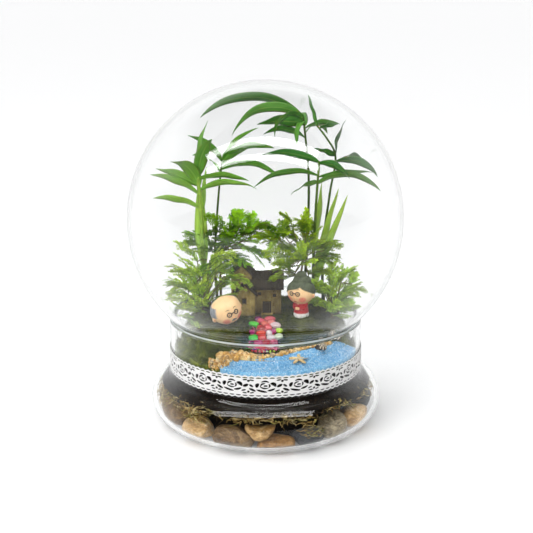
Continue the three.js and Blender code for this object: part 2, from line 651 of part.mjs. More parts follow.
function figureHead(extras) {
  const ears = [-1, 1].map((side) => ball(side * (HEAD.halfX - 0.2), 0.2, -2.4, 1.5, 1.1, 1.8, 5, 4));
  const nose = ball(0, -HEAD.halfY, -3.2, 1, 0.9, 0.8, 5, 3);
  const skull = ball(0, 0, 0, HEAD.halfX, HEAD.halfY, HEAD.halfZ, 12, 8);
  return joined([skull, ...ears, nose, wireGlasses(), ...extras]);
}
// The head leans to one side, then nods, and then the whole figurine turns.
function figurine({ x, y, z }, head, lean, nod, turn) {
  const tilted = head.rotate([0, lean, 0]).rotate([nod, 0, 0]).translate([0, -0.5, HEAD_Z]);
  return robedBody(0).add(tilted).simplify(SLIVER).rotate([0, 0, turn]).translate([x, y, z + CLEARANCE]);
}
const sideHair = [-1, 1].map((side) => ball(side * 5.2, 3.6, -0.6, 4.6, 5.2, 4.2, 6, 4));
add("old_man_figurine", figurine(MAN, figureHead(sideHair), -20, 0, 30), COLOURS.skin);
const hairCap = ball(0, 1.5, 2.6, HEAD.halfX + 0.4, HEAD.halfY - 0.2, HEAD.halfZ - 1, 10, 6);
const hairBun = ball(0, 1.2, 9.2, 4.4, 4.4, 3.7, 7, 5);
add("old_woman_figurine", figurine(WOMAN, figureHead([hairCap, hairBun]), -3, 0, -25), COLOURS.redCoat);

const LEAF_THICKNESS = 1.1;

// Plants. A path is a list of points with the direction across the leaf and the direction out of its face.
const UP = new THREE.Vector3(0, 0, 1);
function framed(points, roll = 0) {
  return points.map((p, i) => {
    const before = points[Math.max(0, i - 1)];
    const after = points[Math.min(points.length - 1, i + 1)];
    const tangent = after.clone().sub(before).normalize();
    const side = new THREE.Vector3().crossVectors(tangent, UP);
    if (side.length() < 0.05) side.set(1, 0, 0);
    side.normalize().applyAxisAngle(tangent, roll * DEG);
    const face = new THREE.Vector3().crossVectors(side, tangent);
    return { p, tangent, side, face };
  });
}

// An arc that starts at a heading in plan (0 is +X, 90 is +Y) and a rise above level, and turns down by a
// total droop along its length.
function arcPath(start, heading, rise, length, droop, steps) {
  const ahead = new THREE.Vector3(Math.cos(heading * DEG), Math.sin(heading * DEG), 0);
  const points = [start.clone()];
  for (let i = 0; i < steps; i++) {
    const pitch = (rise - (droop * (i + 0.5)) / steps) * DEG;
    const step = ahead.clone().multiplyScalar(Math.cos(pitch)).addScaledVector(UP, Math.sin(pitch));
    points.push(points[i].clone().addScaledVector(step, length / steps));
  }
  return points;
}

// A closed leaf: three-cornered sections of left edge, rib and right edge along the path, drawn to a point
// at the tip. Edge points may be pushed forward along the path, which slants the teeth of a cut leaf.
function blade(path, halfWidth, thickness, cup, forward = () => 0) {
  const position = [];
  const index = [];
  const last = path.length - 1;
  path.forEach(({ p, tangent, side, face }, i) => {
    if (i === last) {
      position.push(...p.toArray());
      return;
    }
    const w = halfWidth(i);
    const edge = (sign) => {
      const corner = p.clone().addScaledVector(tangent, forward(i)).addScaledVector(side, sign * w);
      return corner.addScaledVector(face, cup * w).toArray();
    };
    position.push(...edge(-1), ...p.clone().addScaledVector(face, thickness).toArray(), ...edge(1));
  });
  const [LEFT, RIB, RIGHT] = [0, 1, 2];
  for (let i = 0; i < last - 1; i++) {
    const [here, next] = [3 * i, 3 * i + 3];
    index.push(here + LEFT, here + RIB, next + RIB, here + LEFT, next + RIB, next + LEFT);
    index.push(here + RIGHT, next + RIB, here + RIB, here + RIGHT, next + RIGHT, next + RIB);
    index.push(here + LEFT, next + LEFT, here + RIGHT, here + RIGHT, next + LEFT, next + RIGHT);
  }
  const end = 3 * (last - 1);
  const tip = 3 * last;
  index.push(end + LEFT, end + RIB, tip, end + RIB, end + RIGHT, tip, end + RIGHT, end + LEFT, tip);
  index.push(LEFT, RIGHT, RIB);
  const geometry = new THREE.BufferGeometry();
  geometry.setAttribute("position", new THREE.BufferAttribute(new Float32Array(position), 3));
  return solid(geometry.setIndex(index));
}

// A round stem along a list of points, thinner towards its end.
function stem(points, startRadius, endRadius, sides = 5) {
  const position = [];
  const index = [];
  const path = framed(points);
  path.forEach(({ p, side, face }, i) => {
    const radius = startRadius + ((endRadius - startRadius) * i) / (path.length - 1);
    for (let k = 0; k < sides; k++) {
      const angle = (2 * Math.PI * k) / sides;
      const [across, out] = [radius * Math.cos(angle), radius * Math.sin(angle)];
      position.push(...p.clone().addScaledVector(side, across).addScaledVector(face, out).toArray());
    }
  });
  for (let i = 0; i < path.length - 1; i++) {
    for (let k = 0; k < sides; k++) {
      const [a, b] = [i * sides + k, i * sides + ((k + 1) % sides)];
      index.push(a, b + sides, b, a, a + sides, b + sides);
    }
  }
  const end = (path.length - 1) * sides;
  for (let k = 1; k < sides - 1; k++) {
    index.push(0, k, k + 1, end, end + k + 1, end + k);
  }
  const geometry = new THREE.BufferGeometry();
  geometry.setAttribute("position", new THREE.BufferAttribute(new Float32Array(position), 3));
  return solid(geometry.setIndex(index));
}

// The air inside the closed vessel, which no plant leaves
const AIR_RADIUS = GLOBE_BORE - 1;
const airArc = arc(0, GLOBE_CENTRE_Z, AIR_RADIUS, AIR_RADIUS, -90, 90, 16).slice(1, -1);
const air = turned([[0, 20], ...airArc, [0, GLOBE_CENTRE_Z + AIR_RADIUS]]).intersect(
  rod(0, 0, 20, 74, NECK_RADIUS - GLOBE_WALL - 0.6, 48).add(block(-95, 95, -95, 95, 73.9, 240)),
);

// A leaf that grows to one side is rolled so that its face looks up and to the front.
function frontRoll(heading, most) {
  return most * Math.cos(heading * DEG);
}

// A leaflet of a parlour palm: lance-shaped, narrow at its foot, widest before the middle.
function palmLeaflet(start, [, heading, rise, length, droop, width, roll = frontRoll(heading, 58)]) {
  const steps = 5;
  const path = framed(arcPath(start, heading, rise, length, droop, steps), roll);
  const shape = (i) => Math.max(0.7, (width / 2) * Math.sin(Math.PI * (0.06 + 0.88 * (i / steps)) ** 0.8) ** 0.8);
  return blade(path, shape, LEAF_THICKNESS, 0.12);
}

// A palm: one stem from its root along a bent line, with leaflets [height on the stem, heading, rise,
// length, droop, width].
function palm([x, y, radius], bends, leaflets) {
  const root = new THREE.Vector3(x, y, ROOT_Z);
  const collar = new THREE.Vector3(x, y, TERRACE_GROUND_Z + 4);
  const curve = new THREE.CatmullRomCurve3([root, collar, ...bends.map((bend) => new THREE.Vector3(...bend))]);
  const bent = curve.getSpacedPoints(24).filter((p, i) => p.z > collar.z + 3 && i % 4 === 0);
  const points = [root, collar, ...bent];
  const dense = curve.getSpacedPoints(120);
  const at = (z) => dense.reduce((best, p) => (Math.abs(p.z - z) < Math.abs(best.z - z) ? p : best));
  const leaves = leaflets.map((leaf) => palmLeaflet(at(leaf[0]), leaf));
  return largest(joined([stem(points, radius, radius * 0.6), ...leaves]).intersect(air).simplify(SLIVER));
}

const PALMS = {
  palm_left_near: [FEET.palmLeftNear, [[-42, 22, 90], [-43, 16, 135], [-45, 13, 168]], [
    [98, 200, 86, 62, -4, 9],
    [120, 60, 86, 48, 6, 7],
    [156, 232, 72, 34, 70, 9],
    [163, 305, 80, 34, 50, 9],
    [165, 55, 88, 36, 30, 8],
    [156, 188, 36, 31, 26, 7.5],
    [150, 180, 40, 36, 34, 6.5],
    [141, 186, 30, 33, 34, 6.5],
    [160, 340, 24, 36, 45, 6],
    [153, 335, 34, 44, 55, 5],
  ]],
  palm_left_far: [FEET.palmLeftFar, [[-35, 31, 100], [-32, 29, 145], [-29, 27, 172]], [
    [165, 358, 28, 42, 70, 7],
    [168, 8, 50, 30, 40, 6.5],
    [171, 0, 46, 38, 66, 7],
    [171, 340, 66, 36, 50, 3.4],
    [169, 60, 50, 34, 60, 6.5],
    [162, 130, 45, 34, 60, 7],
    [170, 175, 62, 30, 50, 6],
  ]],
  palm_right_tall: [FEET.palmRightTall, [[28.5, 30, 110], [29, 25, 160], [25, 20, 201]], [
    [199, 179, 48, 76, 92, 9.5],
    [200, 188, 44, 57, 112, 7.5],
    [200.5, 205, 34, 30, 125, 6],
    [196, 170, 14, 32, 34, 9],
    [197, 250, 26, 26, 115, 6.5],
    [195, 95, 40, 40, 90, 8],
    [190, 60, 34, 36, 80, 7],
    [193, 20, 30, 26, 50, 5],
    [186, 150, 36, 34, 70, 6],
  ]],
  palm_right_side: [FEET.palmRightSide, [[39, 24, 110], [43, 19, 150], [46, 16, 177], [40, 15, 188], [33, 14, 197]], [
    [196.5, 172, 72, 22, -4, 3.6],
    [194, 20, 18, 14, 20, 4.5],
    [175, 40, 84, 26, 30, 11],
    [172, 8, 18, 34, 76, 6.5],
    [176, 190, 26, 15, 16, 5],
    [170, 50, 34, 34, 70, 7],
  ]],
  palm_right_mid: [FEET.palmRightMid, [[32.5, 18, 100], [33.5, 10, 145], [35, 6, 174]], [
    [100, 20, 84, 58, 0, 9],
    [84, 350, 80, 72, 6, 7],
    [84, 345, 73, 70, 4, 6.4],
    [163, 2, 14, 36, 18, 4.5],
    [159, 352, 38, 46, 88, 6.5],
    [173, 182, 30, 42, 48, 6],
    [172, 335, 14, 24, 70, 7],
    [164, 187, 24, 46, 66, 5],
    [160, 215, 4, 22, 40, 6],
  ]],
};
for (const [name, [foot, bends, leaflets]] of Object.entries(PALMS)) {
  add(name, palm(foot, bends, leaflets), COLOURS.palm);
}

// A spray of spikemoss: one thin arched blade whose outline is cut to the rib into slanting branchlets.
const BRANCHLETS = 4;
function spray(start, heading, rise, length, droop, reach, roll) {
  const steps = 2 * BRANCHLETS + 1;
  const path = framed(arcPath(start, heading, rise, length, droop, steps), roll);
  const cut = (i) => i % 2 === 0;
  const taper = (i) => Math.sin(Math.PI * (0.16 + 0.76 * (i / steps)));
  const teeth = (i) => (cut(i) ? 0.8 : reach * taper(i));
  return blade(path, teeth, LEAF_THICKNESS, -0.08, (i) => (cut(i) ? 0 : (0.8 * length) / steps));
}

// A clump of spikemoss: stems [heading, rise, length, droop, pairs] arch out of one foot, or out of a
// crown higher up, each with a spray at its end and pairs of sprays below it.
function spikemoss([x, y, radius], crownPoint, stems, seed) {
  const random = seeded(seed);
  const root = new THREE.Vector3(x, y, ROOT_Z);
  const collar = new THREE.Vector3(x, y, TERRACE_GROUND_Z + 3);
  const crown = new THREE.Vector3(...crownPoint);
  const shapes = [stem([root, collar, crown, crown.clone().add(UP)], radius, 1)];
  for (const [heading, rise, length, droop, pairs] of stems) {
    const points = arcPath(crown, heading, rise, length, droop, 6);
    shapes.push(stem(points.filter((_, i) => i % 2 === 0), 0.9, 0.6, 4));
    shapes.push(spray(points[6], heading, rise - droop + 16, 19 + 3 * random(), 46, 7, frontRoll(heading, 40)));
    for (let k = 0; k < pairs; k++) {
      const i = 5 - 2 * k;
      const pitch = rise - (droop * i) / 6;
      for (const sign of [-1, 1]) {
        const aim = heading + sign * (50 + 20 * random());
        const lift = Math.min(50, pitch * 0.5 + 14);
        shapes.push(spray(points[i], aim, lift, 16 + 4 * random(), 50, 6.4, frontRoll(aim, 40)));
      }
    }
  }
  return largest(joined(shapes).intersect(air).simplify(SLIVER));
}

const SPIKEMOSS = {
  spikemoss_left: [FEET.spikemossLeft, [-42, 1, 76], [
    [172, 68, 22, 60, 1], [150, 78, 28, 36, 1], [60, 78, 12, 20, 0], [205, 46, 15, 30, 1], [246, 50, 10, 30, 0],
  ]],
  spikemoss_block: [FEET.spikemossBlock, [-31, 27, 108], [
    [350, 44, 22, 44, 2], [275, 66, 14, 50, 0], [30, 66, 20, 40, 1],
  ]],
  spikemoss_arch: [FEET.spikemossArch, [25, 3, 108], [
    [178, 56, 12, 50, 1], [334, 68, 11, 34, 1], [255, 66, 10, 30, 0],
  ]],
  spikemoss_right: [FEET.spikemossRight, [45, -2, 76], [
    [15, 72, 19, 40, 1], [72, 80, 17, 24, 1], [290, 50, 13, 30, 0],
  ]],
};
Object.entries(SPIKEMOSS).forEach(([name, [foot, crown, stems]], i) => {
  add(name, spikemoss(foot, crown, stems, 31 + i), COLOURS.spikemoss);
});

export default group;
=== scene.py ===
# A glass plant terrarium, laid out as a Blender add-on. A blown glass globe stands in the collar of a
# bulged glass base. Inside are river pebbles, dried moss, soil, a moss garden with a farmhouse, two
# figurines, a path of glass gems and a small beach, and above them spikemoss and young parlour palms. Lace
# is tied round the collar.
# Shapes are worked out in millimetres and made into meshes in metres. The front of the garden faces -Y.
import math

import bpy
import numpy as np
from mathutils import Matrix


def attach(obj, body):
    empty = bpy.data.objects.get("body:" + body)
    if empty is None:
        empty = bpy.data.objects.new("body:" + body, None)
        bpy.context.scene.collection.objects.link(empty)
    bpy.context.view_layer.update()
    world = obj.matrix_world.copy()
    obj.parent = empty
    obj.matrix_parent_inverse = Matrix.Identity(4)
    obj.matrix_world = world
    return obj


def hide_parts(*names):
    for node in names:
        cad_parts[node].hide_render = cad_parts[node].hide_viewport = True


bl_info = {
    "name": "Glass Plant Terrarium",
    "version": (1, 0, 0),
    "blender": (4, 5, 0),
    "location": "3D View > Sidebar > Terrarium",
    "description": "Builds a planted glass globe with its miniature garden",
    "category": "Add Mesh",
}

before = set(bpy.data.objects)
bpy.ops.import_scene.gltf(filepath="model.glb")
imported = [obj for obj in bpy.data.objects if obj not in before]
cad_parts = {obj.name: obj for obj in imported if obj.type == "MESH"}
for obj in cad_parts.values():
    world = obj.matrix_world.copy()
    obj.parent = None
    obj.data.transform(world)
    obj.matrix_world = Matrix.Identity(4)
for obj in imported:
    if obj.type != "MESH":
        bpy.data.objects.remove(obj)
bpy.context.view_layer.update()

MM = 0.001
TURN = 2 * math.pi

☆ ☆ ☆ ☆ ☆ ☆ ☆

* [Requirement] Retype only what lies between the line bearing "crown, stems]], i)" and the line bearing "import numpy as np", keeping both of those lines.

* [Answer to the problem]
Object.entries(SPIKEMOSS).forEach(([name, [foot, crown, stems]], i) => {
  add(name, spikemoss(foot, crown, stems, 31 + i), COLOURS.spikemoss);
});

export default group;
=== scene.py ===
# A glass plant terrarium, laid out as a Blender add-on. A blown glass globe stands in the collar of a
# bulged glass base. Inside are river pebbles, dried moss, soil, a moss garden with a farmhouse, two
# figurines, a path of glass gems and a small beach, and above them spikemoss and young parlour palms. Lace
# is tied round the collar.
# Shapes are worked out in millimetres and made into meshes in metres. The front of the garden faces -Y.
import math

import bpy
import numpy as np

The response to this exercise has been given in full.